My separation and divorce in late 1995-early 1996 took its toll on me and often on my ability to coach for a handful of years.  In looking back, I know that I allowed my emotions to have a negative effect on my professional life.  It wasn't just the divorce, but it was also in the changes in my life due to the divorce that I allowed to interfere with my competence.  We were still fielding competitive teams, but I would be lying if I said that I kept getting better as a coach each year.  Sure, I was still improving my knowledge of the game, but I allowed my life outside of baseball, and the emotions attached to that, to distract me more than I would like to admit.  Looking back, that is part of life, and I learned a lot about myself during that time, even though some days were cloudy with doubt some depression.

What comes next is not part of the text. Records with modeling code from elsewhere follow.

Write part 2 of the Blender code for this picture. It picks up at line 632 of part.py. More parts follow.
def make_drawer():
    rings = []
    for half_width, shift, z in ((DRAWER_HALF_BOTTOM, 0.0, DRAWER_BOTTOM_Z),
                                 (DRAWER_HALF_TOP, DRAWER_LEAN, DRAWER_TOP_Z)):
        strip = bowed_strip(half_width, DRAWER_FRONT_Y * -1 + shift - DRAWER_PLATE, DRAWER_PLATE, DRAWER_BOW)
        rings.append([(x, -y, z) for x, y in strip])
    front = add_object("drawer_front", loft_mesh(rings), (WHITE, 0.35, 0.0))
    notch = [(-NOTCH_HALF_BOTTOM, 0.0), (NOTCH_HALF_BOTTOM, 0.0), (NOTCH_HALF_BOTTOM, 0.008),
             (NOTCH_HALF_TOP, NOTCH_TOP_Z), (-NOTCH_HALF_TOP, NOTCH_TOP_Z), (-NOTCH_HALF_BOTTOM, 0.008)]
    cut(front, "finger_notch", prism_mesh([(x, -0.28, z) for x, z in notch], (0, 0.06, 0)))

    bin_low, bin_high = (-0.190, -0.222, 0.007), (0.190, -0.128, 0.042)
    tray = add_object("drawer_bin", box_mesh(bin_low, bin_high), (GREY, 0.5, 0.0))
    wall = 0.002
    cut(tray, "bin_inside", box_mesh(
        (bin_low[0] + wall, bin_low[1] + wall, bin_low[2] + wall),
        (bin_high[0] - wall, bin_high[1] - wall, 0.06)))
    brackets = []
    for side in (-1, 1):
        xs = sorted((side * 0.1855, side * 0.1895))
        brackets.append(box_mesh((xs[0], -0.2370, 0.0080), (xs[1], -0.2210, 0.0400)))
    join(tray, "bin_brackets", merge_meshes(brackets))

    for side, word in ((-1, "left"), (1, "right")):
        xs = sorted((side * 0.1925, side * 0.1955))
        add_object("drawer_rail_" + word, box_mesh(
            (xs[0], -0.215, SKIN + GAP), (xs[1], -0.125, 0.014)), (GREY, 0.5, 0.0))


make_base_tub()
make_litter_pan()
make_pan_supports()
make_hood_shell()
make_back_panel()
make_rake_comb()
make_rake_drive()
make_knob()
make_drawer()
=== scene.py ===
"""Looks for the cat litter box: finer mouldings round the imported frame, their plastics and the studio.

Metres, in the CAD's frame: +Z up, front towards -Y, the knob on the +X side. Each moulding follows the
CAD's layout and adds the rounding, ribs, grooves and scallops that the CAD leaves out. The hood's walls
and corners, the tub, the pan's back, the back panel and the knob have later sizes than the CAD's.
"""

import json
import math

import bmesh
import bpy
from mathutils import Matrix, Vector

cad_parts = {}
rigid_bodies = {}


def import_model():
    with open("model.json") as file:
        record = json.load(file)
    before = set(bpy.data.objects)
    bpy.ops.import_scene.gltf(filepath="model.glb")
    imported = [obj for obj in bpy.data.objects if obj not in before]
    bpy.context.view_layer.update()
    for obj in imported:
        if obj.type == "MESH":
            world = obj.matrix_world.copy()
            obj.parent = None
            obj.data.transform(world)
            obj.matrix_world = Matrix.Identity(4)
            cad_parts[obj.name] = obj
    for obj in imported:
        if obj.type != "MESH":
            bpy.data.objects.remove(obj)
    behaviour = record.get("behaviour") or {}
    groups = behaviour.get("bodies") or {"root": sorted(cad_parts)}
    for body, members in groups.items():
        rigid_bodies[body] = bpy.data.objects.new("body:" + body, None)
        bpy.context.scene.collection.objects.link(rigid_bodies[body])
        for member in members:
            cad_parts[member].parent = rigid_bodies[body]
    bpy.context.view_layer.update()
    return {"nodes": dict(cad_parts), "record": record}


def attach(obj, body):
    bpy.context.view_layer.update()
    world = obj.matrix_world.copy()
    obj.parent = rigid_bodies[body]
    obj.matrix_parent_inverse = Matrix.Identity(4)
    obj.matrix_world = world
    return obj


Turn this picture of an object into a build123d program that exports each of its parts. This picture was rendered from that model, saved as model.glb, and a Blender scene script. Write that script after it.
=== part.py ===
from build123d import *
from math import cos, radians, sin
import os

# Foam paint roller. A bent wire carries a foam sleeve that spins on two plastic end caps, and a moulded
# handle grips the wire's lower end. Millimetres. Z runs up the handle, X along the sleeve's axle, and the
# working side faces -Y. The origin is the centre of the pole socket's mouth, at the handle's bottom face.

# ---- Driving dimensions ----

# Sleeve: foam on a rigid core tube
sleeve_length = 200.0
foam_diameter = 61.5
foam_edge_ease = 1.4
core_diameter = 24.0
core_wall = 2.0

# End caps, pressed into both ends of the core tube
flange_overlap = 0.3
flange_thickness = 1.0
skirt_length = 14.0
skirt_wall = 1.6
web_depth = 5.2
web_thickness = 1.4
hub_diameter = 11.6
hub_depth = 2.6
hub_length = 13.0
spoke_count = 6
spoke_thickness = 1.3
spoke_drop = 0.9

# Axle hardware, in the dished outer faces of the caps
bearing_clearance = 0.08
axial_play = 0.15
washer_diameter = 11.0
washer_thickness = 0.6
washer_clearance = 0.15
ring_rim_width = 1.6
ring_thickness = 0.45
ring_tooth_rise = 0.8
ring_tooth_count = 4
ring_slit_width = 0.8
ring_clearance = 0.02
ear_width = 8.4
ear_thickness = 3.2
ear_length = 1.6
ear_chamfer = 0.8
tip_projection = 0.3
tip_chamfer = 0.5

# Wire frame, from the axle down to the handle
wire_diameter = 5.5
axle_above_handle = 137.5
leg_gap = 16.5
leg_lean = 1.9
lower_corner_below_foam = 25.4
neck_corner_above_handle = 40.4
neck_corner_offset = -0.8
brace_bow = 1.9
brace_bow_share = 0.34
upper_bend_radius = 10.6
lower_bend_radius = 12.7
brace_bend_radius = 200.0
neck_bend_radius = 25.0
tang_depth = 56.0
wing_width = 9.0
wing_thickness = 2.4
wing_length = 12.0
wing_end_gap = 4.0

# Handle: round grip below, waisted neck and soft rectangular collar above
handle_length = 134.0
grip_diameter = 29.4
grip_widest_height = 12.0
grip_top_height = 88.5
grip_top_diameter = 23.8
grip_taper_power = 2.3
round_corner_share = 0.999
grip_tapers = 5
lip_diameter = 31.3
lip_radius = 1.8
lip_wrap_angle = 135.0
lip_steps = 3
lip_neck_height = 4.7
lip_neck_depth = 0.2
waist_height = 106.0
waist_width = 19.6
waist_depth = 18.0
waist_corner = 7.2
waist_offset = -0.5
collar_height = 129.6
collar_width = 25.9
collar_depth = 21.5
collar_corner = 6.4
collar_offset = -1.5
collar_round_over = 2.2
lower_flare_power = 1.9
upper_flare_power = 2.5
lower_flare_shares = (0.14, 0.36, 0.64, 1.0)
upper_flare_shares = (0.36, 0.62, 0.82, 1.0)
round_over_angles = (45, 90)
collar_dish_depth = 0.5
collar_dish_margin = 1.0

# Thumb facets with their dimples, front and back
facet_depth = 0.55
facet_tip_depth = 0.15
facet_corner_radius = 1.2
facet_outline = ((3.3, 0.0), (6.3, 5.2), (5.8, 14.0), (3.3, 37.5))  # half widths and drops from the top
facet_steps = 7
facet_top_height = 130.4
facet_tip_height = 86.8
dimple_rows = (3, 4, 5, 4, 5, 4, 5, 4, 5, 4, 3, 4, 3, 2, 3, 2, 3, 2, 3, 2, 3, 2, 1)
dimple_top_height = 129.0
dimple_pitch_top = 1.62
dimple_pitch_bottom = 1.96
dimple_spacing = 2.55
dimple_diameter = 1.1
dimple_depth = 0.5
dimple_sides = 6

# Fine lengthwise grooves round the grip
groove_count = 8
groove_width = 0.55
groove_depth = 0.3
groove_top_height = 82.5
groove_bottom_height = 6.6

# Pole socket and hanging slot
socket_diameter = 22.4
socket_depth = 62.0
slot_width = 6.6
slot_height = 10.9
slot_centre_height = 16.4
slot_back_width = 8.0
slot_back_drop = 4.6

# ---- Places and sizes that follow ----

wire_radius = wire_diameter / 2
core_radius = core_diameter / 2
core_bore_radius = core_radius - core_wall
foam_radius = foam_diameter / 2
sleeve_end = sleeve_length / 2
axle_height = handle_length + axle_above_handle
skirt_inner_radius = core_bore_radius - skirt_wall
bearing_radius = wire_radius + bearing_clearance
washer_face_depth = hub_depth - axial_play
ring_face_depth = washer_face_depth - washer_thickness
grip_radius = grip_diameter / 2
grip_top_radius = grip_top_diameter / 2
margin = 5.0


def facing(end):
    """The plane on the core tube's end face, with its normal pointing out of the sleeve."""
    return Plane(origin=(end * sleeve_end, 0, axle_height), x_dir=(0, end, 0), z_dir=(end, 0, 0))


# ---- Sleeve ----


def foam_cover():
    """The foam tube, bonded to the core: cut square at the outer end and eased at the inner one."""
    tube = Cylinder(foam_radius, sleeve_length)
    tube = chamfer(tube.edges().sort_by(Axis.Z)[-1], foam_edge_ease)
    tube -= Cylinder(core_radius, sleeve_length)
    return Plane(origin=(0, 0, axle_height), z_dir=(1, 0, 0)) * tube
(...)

To spring forward to 2011, I have been coaching part-time since the 2005 season, having taken the 2004 season off after resigning from Siena.  I am a much more competent coach than I have ever been for so many reasons, among them the fact that I (for better or worse) have not allowed my coaching to be affected by other things in my life.  My kids are grown now as well, and parenting is probably the one thing I think I have done consistently well since day one.

I don't have to recruit anymore, though I always did enjoy it.  Now I get to work with my pitchers at Adrian College every day, do lessons with kids whenever I get a chance, and enjoy working in the public schools with children with various challenges.  I love everything I do and I am better at most of the parts of my life than I have ever been.

I have practice in about an hour, and am looking forward to it, as well as an entire weekend full of baseball in January.  There is really nothing I would change.  My past has brought me to where I am today, and there is no place else I would rather be.  I have two fantastic kids, and I have great friends who I coach with every day, as well as great friends whom I coached with at Siena Heights, so many former players whom I consider as friends,and with a healthy body and a positive attitude, I am grateful for the path that God has led me on!!